We stopped in Ankeny on the way home at a park (we had promised to take Anna to a park in Des Moines but it just never worked out.) While we were there, Heidi snapped this picture of me with my phone.
So I'm back to looking like a NASA scientist in the 60s, but hey, I really like it. And again, there's something Whovian about them.
Lenscrafters. Glasses in about an hour. Or eight.

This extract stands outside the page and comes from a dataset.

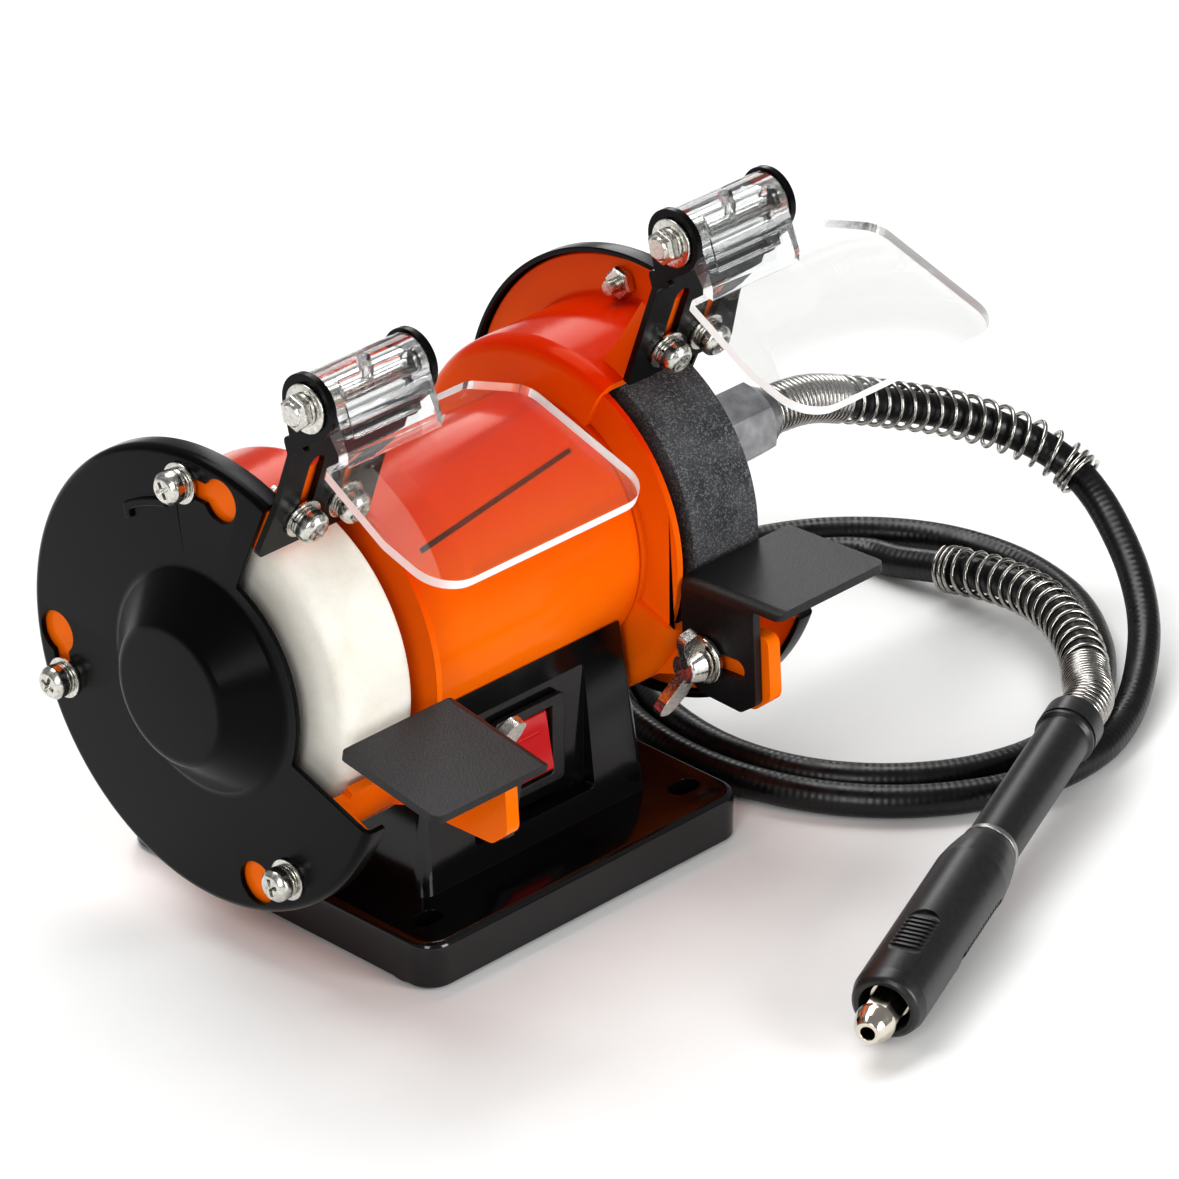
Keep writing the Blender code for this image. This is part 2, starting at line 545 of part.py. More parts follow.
def sheath_route():
    """Route of the sheath's centre line about the spindle centre: droop, two laps on the floor, rise."""
    route = [(COUPLING_END + 0.3, 0, 0), (116, 0, -1.4), (130, -0.5, -6.4), (145, -2, -12.8), (158.5, -5, -18.6), (170, -10, -24.6),
             (177, -16, -29.4), (180.4, -23, -33.8), (180.2, -31, -38.3), (176.6, -41, -43.2), (171.6, -50.5, -48.2),
             (164, -60, -53.4), (153, -68.8, -57.8), (139.5, -76.5, -61), (124, -81.6, -61.8)]
    outer = ((-103, 66), (-118, 65.6), (-134, 64.8), (-150, 63.6), (-167, 62.2), (175, 61), (155, 60.4), (130, 60), (105, 60),
             (80, 60), (55, 60), (30, 59.5), (8, 57.5), (-14, 54.5), (-36, 52), (-58, 52.2), (-80, 54.6))
    inner = ((-98, 56), (-116, 56), (-134, 55.4), (-151, 54.8), (-168, 53.8), (174, 52.6), (155, 52), (130, 51.6), (105, 51.6),
             (82, 51.2), (60, 50.6), (43, 49.4))
    for angle, radius in outer + inner:
        a = radians(angle)
        route.append((LOOP_CENTRE[0] + radius * cos(a), LOOP_CENTRE[1] + radius * sin(a), -61.8))
    route += [(157, 7.5, -60.8), (158.8, -4.5, -58.6), (159, -17, -56.2), (157.2, -29.5, -54), (152.8, -42, -52.2),
              (146, -54, -51), (137.4, -65.2, -50.2), (129.3, -73.2, -49.8)]
    start, tip = Vector(HAND_START), Vector(HAND_TIP)
    back = (start - tip).normalized()
    route += [tuple(start + back * 9.0), tuple(start + back * 0.3)]
    return [Vector(p) for p in route]


def smooth_route(spacing):
    """Even points along a smooth curve through the route."""
    pts = sheath_route()
    ends = [pts[0] - Vector((9, 0, 0)), pts[-1] + (Vector(HAND_TIP) - Vector(HAND_START)).normalized() * 9]
    pts = [ends[0]] + pts + [ends[1]]
    fine = []
    for i in range(1, len(pts) - 2):
        p0, p1, p2, p3 = pts[i - 1:i + 3]
        t0, t1 = 0.0, sqrt((p1 - p0).length)
        t2 = t1 + sqrt((p2 - p1).length)
        t3 = t2 + sqrt((p3 - p2).length)
        m1 = ((p1 - p0) / t1 - (p2 - p0) / t2 + (p2 - p1) / (t2 - t1)) * (t2 - t1)
        m2 = ((p2 - p1) / (t2 - t1) - (p3 - p1) / (t3 - t1) + (p3 - p2) / (t3 - t2)) * (t2 - t1)
        for k in range(12):
            s = k / 12
            fine.append(p1 * (2 * s**3 - 3 * s**2 + 1) + m1 * (s**3 - 2 * s**2 + s) + p2 * (3 * s**2 - 2 * s**3)
                        + m2 * (s**3 - s**2))
    fine.append(pts[-2])
    run = np.concatenate([[0], np.cumsum([(b - a).length for a, b in zip(fine, fine[1:])])])
    count = max(2, round(run[-1] / spacing) + 1)
    even = np.linspace(0, run[-1], count)
    flat = np.array([tuple(p) for p in fine])
    return [Vector([np.interp(u, run, flat[:, i]) for i in range(3)]) for u in even]


def frames_along(points):
    """A direction and two cross directions at each point, carried along without twist."""
    frames = []
    side = Vector((0, 0, 1))
    for i, point in enumerate(points):
        ahead = (points[min(i + 1, len(points) - 1)] - points[max(i - 1, 0)]).normalized()
        side = (side - ahead * side.dot(ahead)).normalized()
        frames.append((point, ahead, side, ahead.cross(side)))
    return frames


def ring_tube(rings, close_ends=True):
    bm = bmesh.new()
    rows = [[bm.verts.new(p) for p in ring] for ring in rings]
    count = len(rows[0])
    for a, b in zip(rows, rows[1:]):
        for i in range(count):
            j = (i + 1) % count
            bm.faces.new((a[i], a[j], b[j], b[i]))
    if close_ends:
        bm.faces.new(rows[0][::-1])
        bm.faces.new(rows[-1])
    return bm


def build_spring(name, points, tight, zinc):
    """A strain relief spring: close turns drawn as a sleeve over length tight, then open turns."""
    frames = frames_along(points)
    step = (points[1] - points[0]).length
    cut = round(tight / step)
    sleeve_rows = []
    for point, _, u, v in frames[:cut + 1]:
        sleeve_rows.append([point + (u * cos(2 * pi * k / 8) + v * sin(2 * pi * k / 8)) * SPRING_RADIUS for k in range(8)])
    inner_rows = []
    for point, _, u, v in frames[:cut + 1]:
        inner_rows.append([point + (u * cos(2 * pi * k / 8) + v * sin(2 * pi * k / 8)) * 4.3 for k in range(8)])
    bm = ring_tube(sleeve_rows + inner_rows[::-1] + [sleeve_rows[0]], close_ends=False)
    spring = finish(name, bm, zinc)
    turns = (len(points) - 1 - cut) * step / 4.0
    steps = int(turns * 7)
    rows = []
    for i in range(steps + 1):
        at = cut - 0.4 + (len(points) - 1 - cut + 0.4) * i / steps
        low = min(int(at), len(points) - 2)
        mix = at - low
        p = frames[low][0].lerp(frames[low + 1][0], mix)
        u = frames[low][2].lerp(frames[low + 1][2], mix).normalized()
        ahead = frames[low][1].lerp(frames[low + 1][1], mix).normalized()
        v = ahead.cross(u)
        a = 2 * pi * turns * i / steps
        out = u * cos(a) + v * sin(a)
        centre = p + out * (SPRING_RADIUS - WIRE / 2)
        rows.append([centre + (out * cos(t) + ahead * sin(t)) * (WIRE / 2) for t in (pi / 4, 3 * pi / 4, 5 * pi / 4, 7 * pi / 4)])
    coil = combine(spring, ring_tube(rows), "UNION")
    return spring


def build_flexible_shaft(aluminium, black, zinc):
    hexagon = [(74.0, 0), (74.0, 6.0), (77.0, 6.0), (77.0, 8.4), (100.5, 8.4), (100.5, 6.2), (COUPLING_END, 6.2), (COUPLING_END, 0)]
    finish("drive_coupling", turn(hexagon, 12), aluminium)
    fine = smooth_route(3.0)
    points = fine[0:34:2] + fine[37:-35:5] + fine[-33::2]
    points.insert(1, points[0] + Vector((1.5, 0, 0)))
    points.insert(-1, points[-1] + (Vector(HAND_START) - Vector(HAND_TIP)).normalized() * 1.5)
    curve = bpy.data.curves.new("shaft_sheath", "CURVE")
    curve.dimensions = "3D"
    curve.bevel_depth = SHEATH_RADIUS * MM
    curve.bevel_resolution = 2
    curve.use_fill_caps = True
    spline = curve.splines.new("POLY")
    spline.points.add(len(points) - 1)
    for knot, point in zip(spline.points, points):
        knot.co = (*((point + Vector((0, 0, SPINDLE_HEIGHT))) * MM), 1)
    sheath = bpy.data.objects.new("shaft_sheath", curve)
    bpy.context.scene.collection.objects.link(sheath)
    curve.materials.append(black)
    build_spring("machine_spring", fine[0:33], 24.0, zinc)
    build_spring("handpiece_spring", fine[::-1][0:33], 24.0, zinc)


def build_handpiece(black, satin, nickel):
    start, tip = Vector(HAND_START), Vector(HAND_TIP)
    along = (tip - start).normalized()
    turned = along.to_track_quat("X", "Z").to_matrix()
    tube = [(0, 0), (0, 6.2), (0.6, 6.8), (7.6, 6.8), (8.4, 6.0), (54.0, 6.0), (55.6, 6.3), (55.6, 0)]
    grip = [(55.9, 0), (55.9, 6.4), (58.5, 7.0), (62.5, 7.7), (67.0, 8.2), (115.0, 8.2), (117.6, 7.5), (118.4, 6.6), (118.4, 5.6),
            (109.0, 5.6), (109.0, 0)]
    nut = [(109.3, 0), (109.3, 4.4), (124.0, 4.4), (126.4, 3.6), (128.0, 2.6), (128.0, 1.6), (116.0, 1.6), (116.0, 0)]
    for name, profile, mat, sides in (("handpiece_tube", tube, satin, 20), ("handpiece_grip", grip, black, 24),
                                      ("collet_nut", nut, nickel, 12)):
        bm = turn(profile, sides)
        bmesh.ops.rotate(bm, verts=bm.verts, cent=(0, 0, 0), matrix=turned)
        bmesh.ops.translate(bm, verts=bm.verts, vec=start)
        middle = start + along * 114
        origin = (middle.x, middle.y, middle.z + SPINDLE_HEIGHT) if name == "collet_nut" else (0, 0, SPINDLE_HEIGHT)
        finish(name, bm, mat, origin=origin)


def main():
    clear_scene()
    orange = material("orange_paint", (0.80, 0.13, 0.01), 0.3)
    gloss_black = material("gloss_black_plastic", (0.012, 0.012, 0.013), 0.22)
    black_paint = material("black_paint", (0.02, 0.02, 0.022), 0.35)
    satin = material("satin_black_steel", (0.05, 0.05, 0.055), 0.45)
    zinc = material("zinc_plated_steel", (0.62, 0.62, 0.60), 0.28, 1.0)
    steel = material("ground_steel", (0.5, 0.5, 0.5), 0.3, 1.0)
    laminations = material("laminated_iron", (0.25, 0.25, 0.26), 0.5, 1.0)
    copper = material("enamelled_copper", (0.55, 0.22, 0.08), 0.35, 1.0)
    brass = material("copper_segments", (0.7, 0.4, 0.2), 0.3, 1.0)
    plastic = material("fan_plastic", (0.03, 0.03, 0.03), 0.5)
    graphite = material("graphite", (0.06, 0.06, 0.06), 0.6)
    felt = material("cream_felt", (0.80, 0.76, 0.66), 0.95)
    stone = material("grey_abrasive", (0.10, 0.10, 0.105), 0.9)
    red = material("red_rocker", (0.6, 0.02, 0.02), 0.3)
    clear = material("clear_plastic", (0.9, 0.92, 0.92), 0.08)
    aluminium = material("turned_aluminium", (0.72, 0.72, 0.72), 0.3, 1.0)
    nickel = material("nickel_plate", (0.66, 0.62, 0.56), 0.18, 1.0)
    rubber = material("black_sheath", (0.015, 0.015, 0.015), 0.4)
    build_base(gloss_black, steel)
    build_switch(gloss_black, red)
    build_motor(orange, laminations, copper, steel, brass, plastic, graphite)
    build_rotor(steel, laminations, copper, brass, plastic, felt, stone, zinc)
    for side in (-1, 1):
        build_guard(side, orange)
        build_cover(side, black_paint)
        build_cover_screws(side, zinc)
        build_rest(side, LEFT_REST_TILT if side < 0 else RIGHT_REST_TILT, satin, zinc)
        build_bracket(side, black_paint, zinc)
        build_shield(side, clear)
    build_flexible_shaft(aluminium, rubber, zinc)
    build_handpiece(gloss_black, black_paint, nickel)


main()
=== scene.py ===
"""Materials and fine surfaces of a mini bench grinder with a flexible shaft, laid over its packed parts.

Lengths inside the shape functions are millimetres about the middle of the spindle; place() turns them
into metres with the floor at Z = 0.
"""

from math import asin, atan2, cos, pi, radians, sin, sqrt, tan

import bmesh
import bpy
import numpy as np
from bpy.props import FloatProperty, IntProperty, PointerProperty, StringProperty
from mathutils import Matrix, Quaternion, Vector


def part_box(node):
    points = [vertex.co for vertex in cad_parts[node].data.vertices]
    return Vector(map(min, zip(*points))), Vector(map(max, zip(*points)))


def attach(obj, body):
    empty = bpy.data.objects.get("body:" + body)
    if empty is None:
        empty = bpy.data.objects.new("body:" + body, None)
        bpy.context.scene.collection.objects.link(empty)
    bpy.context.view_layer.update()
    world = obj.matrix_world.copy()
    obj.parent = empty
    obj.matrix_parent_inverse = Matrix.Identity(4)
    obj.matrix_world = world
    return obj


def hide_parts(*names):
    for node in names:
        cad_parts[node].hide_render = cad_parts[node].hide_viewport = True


bl_info = {
    "name": "Bench grinder finish",
    "version": (1, 0, 0),
    "blender": (4, 5, 0),
    "location": "View3D > Sidebar > Grinder",
    "description": "Builds the visible surfaces of a small bench grinder with a flexible shaft",
    "category": "Object",
}

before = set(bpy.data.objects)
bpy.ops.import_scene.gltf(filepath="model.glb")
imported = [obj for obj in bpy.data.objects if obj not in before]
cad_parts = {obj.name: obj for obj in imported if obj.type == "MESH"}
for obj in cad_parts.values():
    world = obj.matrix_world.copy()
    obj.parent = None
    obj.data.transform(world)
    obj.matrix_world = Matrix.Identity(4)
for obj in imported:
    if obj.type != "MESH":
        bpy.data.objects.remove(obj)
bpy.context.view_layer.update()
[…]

Postscript: Even though we blew the whole day getting me glasses, my only regret of the day is patronizing an establishment that felt the need to shove its Christianity down my throat. For all the screaming of the right wing and how the "liberal agenda" is being forced on them (especially the nefarious "gay agenda"), I really felt like this was as bad as what they complain about. No, they never mentioned God once, but for all the Christian imagery and literature in the office, they might as well have. The doctor did ask me if I listened to Jan Mickelson in the morning. Mickelson, for those that don't know, is our own sort of homegrown Rush Limbaugh and is virulently homophobic. Also, checking out the office's web site, I noticed that they link to Exodus International, the famous "pray the gay away" group. In the light of day today, I find myself thinking, what if I had been a gay man, there with my partner and this had been my only avenue in a day long effort to be able to see? I find it unlikely that the office would have refused to see me, but would I have been able to swallow it and be seen - which I did yesterday and only to be left with a bitter aftertaste. The fact that my money might be going to further this kind of homophobic bullshit sickens me, but I'm going to count this as balancing out his karma and to never forget that this stuff is out there. It doesn't affect me directly, but man, there are so many people I know and love that it does affect. So to them, I am sorry. But I really really needed to see.
2 comments:
Well, the damage is done for them. I won't give business to a company like Pearle that lets a franchisee display religious content out like that. So thanks for mentioning it, even though it meant an annoying visit for you. And thanks for continuing to ask those questions. I'd like to think that I would have just left, but given your full circumstances, I don't know for sure.
I try not to give places like that business either. I'm feeling really torn on the whole Target thing - where am I supposed to shop? Like Wal-Mart is really any better? In the end, I just do my best and keep speaking up. It's a small part, but it's what I have.